- DATA LISTING
Begin

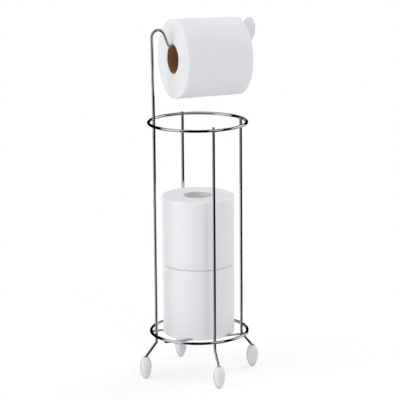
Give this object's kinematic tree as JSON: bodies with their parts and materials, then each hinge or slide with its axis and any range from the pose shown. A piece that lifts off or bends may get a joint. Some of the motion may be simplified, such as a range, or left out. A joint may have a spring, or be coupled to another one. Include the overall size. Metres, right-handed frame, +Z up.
{
  "type": "freestanding toilet paper holder",
  "caption": "Freestanding toilet paper holder: a chromed wire basket on bead feet that stacks spare rolls, with a gooseneck arm that carries the roll in use.",
  "frame": {"origin": "on the floor, under the axis that the two rings share", "axes": "+Z up; +X along the arm, from its upright towards the knob; -Y towards the front upright"},
  "size_m": [0.196, 0.196, 0.5613],
  "materials": {
    "chromed_wire": "polished",
    "white_bead": "gloss",
    "white_paper": "matte",
    "brown_cardboard": "matte",
    "pale_cardboard": "matte"
  },
  "bodies": {
    "stand": {"lower_ring": "chromed_wire", "upper_ring": "chromed_wire", "arm_upright": "chromed_wire", "front_upright": "chromed_wire", "back_upright": "chromed_wire", "right_upright": "chromed_wire", "base_wire_front": "chromed_wire", "base_wire_back": "chromed_wire", "foot_left": "white_bead", "foot_front": "white_bead", "foot_right": "white_bead", "foot_back": "white_bead", "arm_knob": "white_bead"},
    "hanging_roll": {"hanging_roll_paper": "white_paper", "hanging_roll_core": "brown_cardboard"},
    "lower_spare": {"lower_spare_paper": "white_paper", "lower_spare_core": "pale_cardboard"},
    "upper_spare": {"upper_spare_paper": "white_paper", "upper_spare_core": "pale_cardboard"}
  },
  "joints": [
    {"name": "roll_spin", "type": "hinge", "parent": "stand", "child": "hanging_roll", "pos_m": [0.01341, 0, 0.49971], "axis": [0.9979, 0.0628, -0.0175], "continuous": true},
    {"name": "lower_spare_lift", "type": "slide", "parent": "stand", "child": "lower_spare", "axis": [0, 0, 1], "range_m": [0, 0.04]},
    {"name": "upper_spare_lift", "type": "slide", "parent": "lower_spare", "child": "upper_spare", "axis": [0, 0, 1], "range_m": [0, 0.11]}
  ]
}
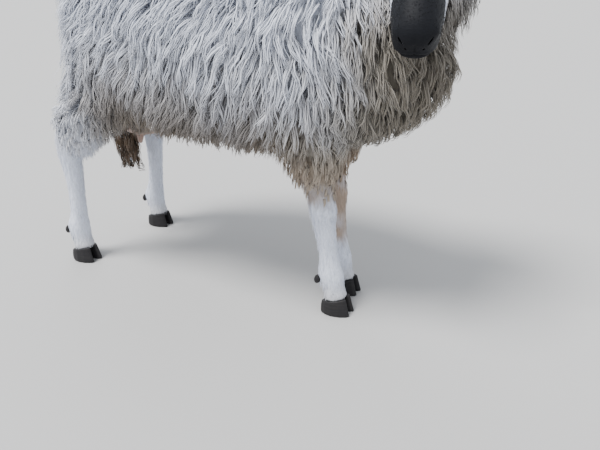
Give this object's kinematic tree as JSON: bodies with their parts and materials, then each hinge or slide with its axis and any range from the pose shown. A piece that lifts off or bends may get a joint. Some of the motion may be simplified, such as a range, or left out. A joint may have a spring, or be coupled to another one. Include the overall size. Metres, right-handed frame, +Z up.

End

- TASK TO CARRY OUT
Your task is to repeat the data exactly, with nothing left out.

- SOLUTION FOR THIS PROBLEM
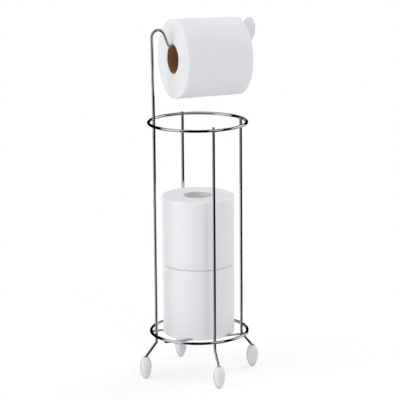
Give this object's kinematic tree as JSON: bodies with their parts and materials, then each hinge or slide with its axis and any range from the pose shown. A piece that lifts off or bends may get a joint. Some of the motion may be simplified, such as a range, or left out. A joint may have a spring, or be coupled to another one. Include the overall size. Metres, right-handed frame, +Z up.
{
  "type": "freestanding toilet paper holder",
  "caption": "Freestanding toilet paper holder: a chromed wire basket on bead feet that stacks spare rolls, with a gooseneck arm that carries the roll in use.",
  "frame": {"origin": "on the floor, under the axis that the two rings share", "axes": "+Z up; +X along the arm, from its upright towards the knob; -Y towards the front upright"},
  "size_m": [0.196, 0.196, 0.5613],
  "materials": {
    "chromed_wire": "polished",
    "white_bead": "gloss",
    "white_paper": "matte",
    "brown_cardboard": "matte",
    "pale_cardboard": "matte"
  },
  "bodies": {
    "stand": {"lower_ring": "chromed_wire", "upper_ring": "chromed_wire", "arm_upright": "chromed_wire", "front_upright": "chromed_wire", "back_upright": "chromed_wire", "right_upright": "chromed_wire", "base_wire_front": "chromed_wire", "base_wire_back": "chromed_wire", "foot_left": "white_bead", "foot_front": "white_bead", "foot_right": "white_bead", "foot_back": "white_bead", "arm_knob": "white_bead"},
    "hanging_roll": {"hanging_roll_paper": "white_paper", "hanging_roll_core": "brown_cardboard"},
    "lower_spare": {"lower_spare_paper": "white_paper", "lower_spare_core": "pale_cardboard"},
    "upper_spare": {"upper_spare_paper": "white_paper", "upper_spare_core": "pale_cardboard"}
  },
  "joints": [
    {"name": "roll_spin", "type": "hinge", "parent": "stand", "child": "hanging_roll", "pos_m": [0.01341, 0, 0.49971], "axis": [0.9979, 0.0628, -0.0175], "continuous": true},
    {"name": "lower_spare_lift", "type": "slide", "parent": "stand", "child": "lower_spare", "axis": [0, 0, 1], "range_m": [0, 0.04]},
    {"name": "upper_spare_lift", "type": "slide", "parent": "lower_spare", "child": "upper_spare", "axis": [0, 0, 1], "range_m": [0, 0.11]}
  ]
}
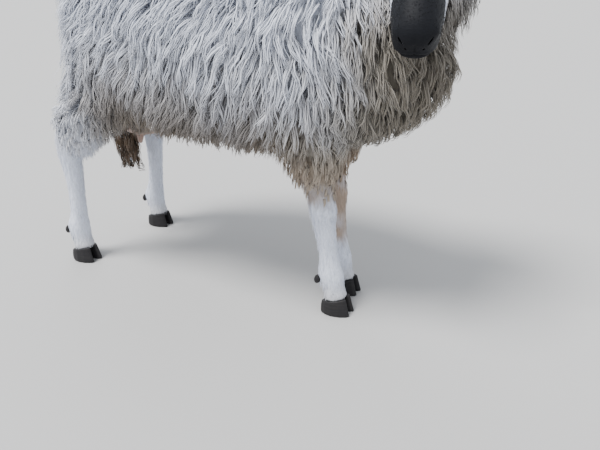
Give this object's kinematic tree as JSON: bodies with their parts and materials, then each hinge or slide with its axis and any range from the pose shown. A piece that lifts off or bends may get a joint. Some of the motion may be simplified, such as a range, or left out. A joint may have a spring, or be coupled to another one. Include the overall size. Metres, right-handed frame, +Z up.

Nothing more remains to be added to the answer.